A défaut de savoir, admettons donc que les temps ont changé. Certaines entreprises offrent des congés de paternité prolongés. L’Etat de Vaud, toujours à la pointe du progrès lorsqu’il s’agit de son propre confort, envisage de le porter à vingt jours; il faudra scruter l’exposé des motifs pour voir si le Conseil d’Etat impute le coût du supplément cantonal à la facture sociale et le met donc à la charge des communes pour les deux tiers.
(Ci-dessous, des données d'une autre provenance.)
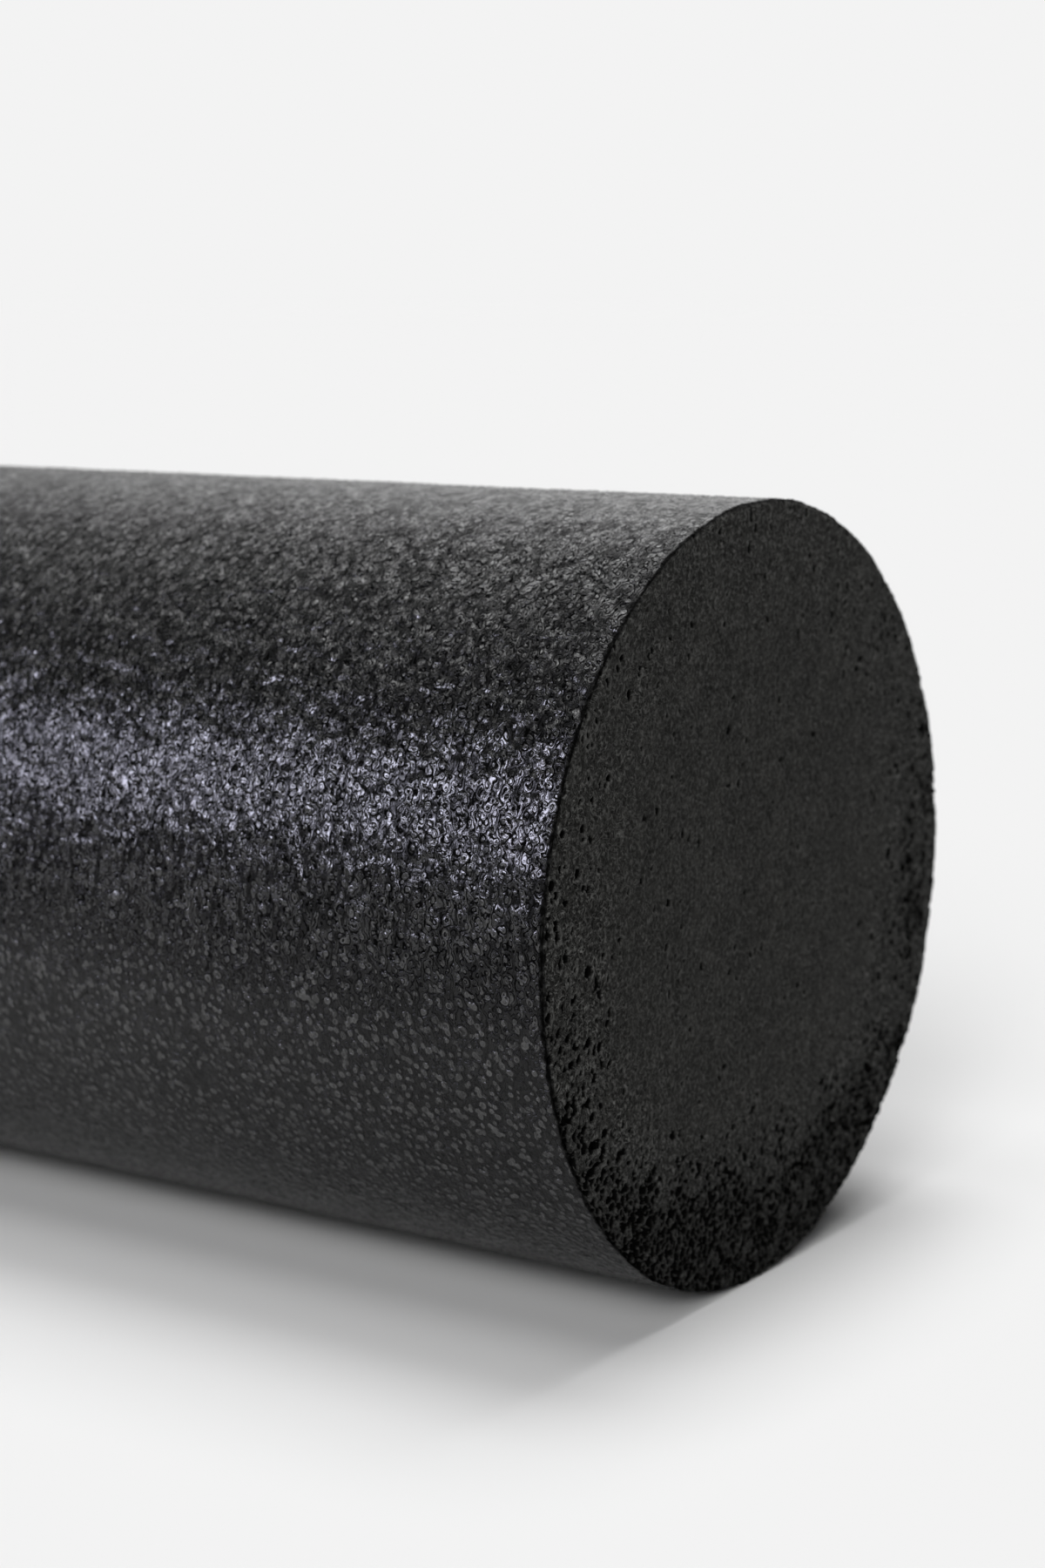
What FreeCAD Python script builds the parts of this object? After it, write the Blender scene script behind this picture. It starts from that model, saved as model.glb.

Cette évolution reste très partielle, le congé restant fixé à une durée de un à cinq jours dans la plupart des cas. Il n’y a quasi pas de conventions collectives de travail professionnelles qui prévoiraient davantage. Questions interdites: est-ce que cela n’intéresserait en réalité guère les partenaires sociaux (à qui on devrait laisser le soin de régler ce genre de problème)? Préfèrent-ils allonger les vacances générales? Si l’on veut être visionnaire, devrait-on plutôt privilégier des congés de formation continue, pour maintenir l’aptitude au travail dans une économie en mouvement (bébé sera assez content que papa ne devienne pas chômeur)?

Et encore: le congé de paternité obligatoirement prolongé ne serait-il pas surtout l’alibi de politiciennes et politiciens qui, après s’être indignés durant des lustres sur les injustices de la condition féminine, sont pris de scrupule d’avoir négligé les mâles?